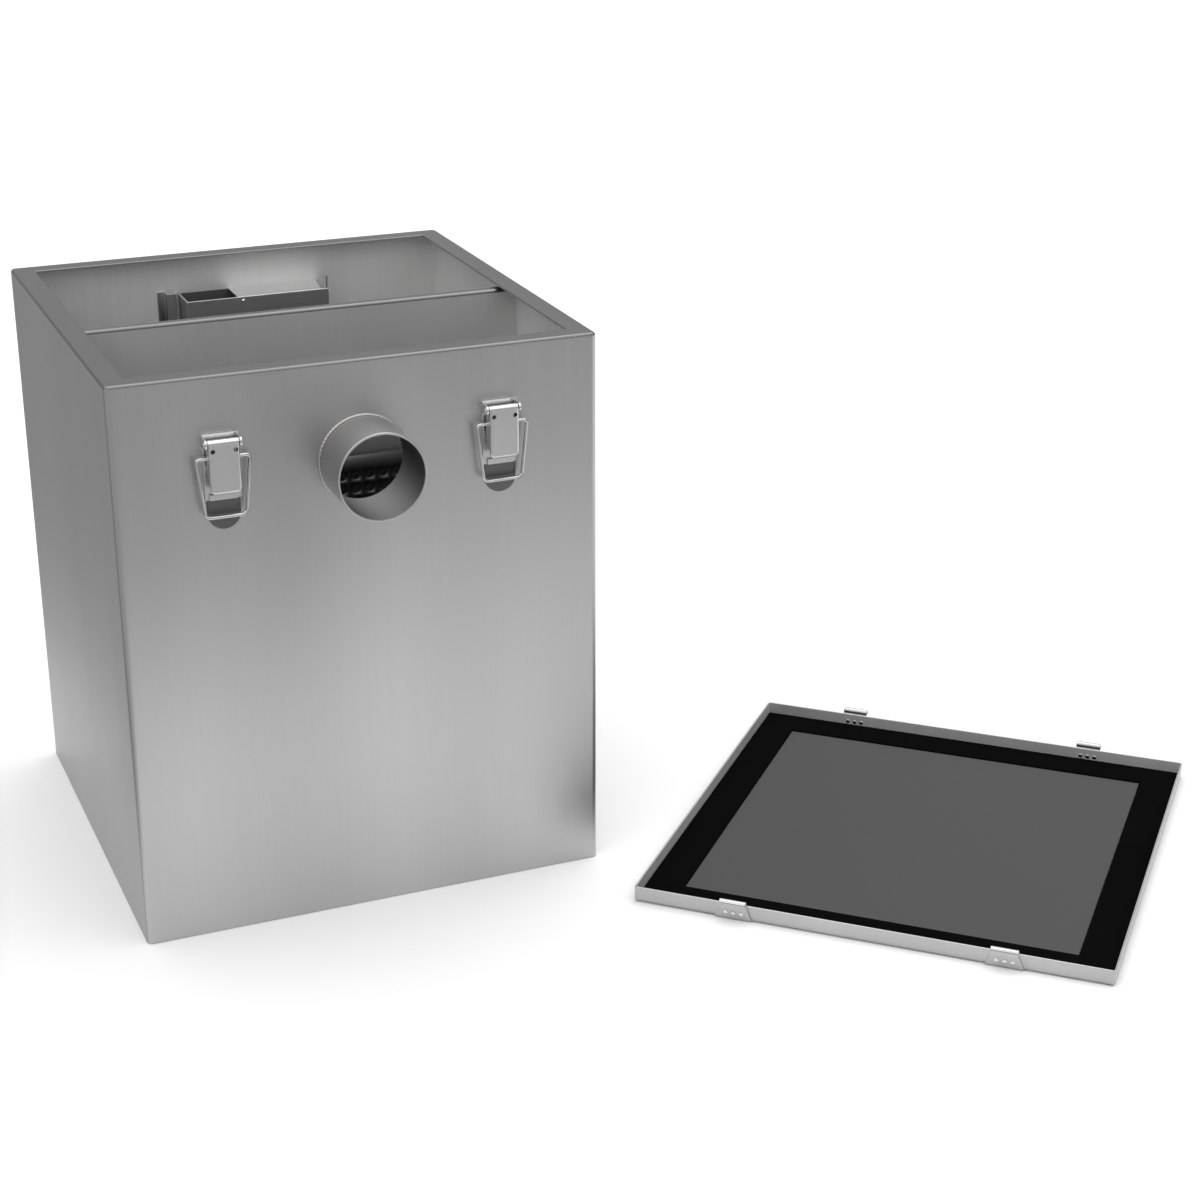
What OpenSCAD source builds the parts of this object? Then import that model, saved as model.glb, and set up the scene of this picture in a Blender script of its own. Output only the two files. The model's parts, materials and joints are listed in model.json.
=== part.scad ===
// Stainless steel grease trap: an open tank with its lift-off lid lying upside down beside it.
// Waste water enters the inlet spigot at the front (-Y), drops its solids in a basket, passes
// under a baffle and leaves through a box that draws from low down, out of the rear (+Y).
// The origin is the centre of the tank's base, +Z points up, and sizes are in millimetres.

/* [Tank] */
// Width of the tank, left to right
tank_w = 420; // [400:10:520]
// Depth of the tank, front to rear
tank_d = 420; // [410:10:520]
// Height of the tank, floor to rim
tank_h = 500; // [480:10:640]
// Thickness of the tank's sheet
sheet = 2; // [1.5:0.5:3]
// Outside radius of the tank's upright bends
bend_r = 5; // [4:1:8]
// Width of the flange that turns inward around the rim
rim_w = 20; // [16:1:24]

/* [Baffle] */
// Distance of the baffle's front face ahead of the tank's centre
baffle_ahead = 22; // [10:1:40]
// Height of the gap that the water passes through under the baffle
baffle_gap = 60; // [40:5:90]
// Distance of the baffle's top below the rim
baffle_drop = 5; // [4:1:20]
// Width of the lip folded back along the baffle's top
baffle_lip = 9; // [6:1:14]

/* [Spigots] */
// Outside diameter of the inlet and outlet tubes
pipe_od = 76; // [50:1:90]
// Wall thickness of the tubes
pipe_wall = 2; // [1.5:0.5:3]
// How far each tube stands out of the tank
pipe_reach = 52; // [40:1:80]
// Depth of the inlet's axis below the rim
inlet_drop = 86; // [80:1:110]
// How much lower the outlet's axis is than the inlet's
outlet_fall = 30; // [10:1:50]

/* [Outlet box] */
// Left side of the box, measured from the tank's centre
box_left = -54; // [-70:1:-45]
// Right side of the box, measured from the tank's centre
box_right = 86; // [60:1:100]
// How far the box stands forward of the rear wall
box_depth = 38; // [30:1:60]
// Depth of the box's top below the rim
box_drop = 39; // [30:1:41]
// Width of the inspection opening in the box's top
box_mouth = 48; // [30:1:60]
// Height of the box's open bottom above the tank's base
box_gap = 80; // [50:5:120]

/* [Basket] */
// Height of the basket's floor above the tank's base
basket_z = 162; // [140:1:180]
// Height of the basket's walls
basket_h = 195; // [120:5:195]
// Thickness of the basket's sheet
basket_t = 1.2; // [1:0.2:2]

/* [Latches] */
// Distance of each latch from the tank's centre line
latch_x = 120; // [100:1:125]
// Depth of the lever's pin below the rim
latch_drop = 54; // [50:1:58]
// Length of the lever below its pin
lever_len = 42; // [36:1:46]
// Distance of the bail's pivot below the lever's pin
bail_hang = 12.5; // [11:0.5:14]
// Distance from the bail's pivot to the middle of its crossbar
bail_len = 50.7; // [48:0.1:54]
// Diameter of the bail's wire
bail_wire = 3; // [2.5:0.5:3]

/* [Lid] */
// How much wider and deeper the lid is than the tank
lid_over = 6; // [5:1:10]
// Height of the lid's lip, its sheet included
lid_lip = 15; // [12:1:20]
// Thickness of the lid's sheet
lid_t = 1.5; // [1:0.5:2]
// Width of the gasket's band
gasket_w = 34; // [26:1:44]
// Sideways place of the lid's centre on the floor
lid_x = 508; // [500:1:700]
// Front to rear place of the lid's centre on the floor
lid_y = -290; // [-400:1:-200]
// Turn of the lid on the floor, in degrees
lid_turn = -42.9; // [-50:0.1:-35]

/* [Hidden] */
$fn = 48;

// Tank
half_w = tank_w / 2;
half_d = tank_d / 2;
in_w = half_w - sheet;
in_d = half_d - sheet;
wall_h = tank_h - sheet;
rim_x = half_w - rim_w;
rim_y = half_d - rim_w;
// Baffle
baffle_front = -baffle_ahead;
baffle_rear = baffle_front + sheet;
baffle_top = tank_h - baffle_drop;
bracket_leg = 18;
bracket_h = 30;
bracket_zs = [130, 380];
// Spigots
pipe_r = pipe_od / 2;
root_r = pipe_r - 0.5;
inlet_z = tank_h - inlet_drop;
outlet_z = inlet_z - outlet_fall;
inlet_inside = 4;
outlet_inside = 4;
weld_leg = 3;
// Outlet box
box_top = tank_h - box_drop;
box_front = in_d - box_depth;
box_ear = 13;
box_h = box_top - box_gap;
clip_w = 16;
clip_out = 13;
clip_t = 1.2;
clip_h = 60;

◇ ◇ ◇

GIVEN TASK =>
Quote the listing above from its first line to the line with "are in millimetres.", inclusive, and add nothing.

EXERCISE OUTPUT =>
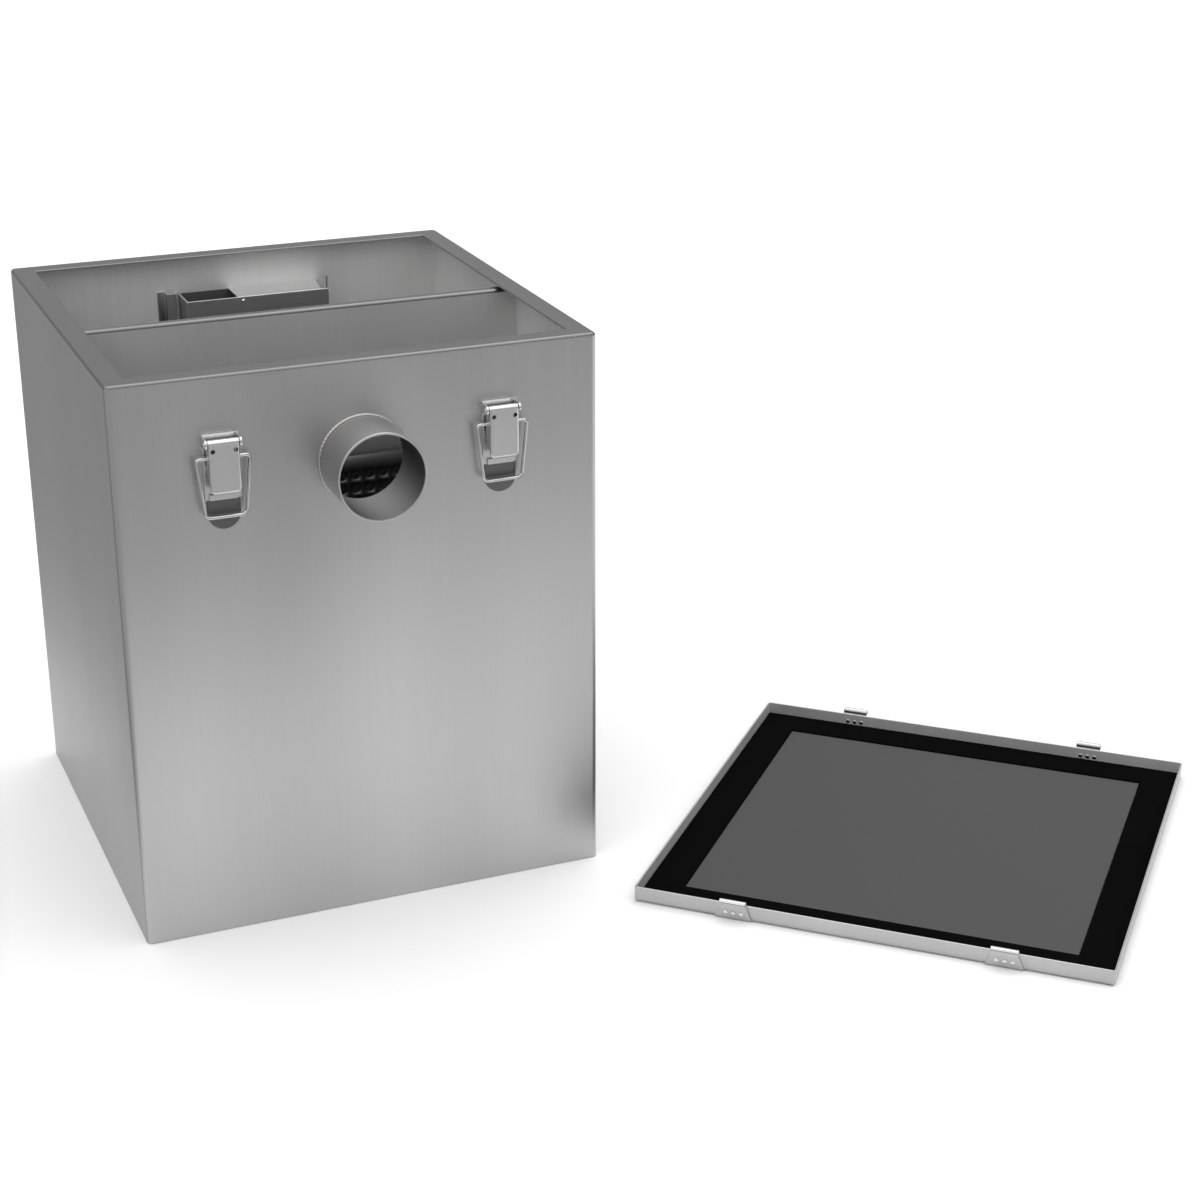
What OpenSCAD source builds the parts of this object? Then import that model, saved as model.glb, and set up the scene of this picture in a Blender script of its own. Output only the two files. The model's parts, materials and joints are listed in model.json.
=== part.scad ===
// Stainless steel grease trap: an open tank with its lift-off lid lying upside down beside it.
// Waste water enters the inlet spigot at the front (-Y), drops its solids in a basket, passes
// under a baffle and leaves through a box that draws from low down, out of the rear (+Y).
// The origin is the centre of the tank's base, +Z points up, and sizes are in millimetres.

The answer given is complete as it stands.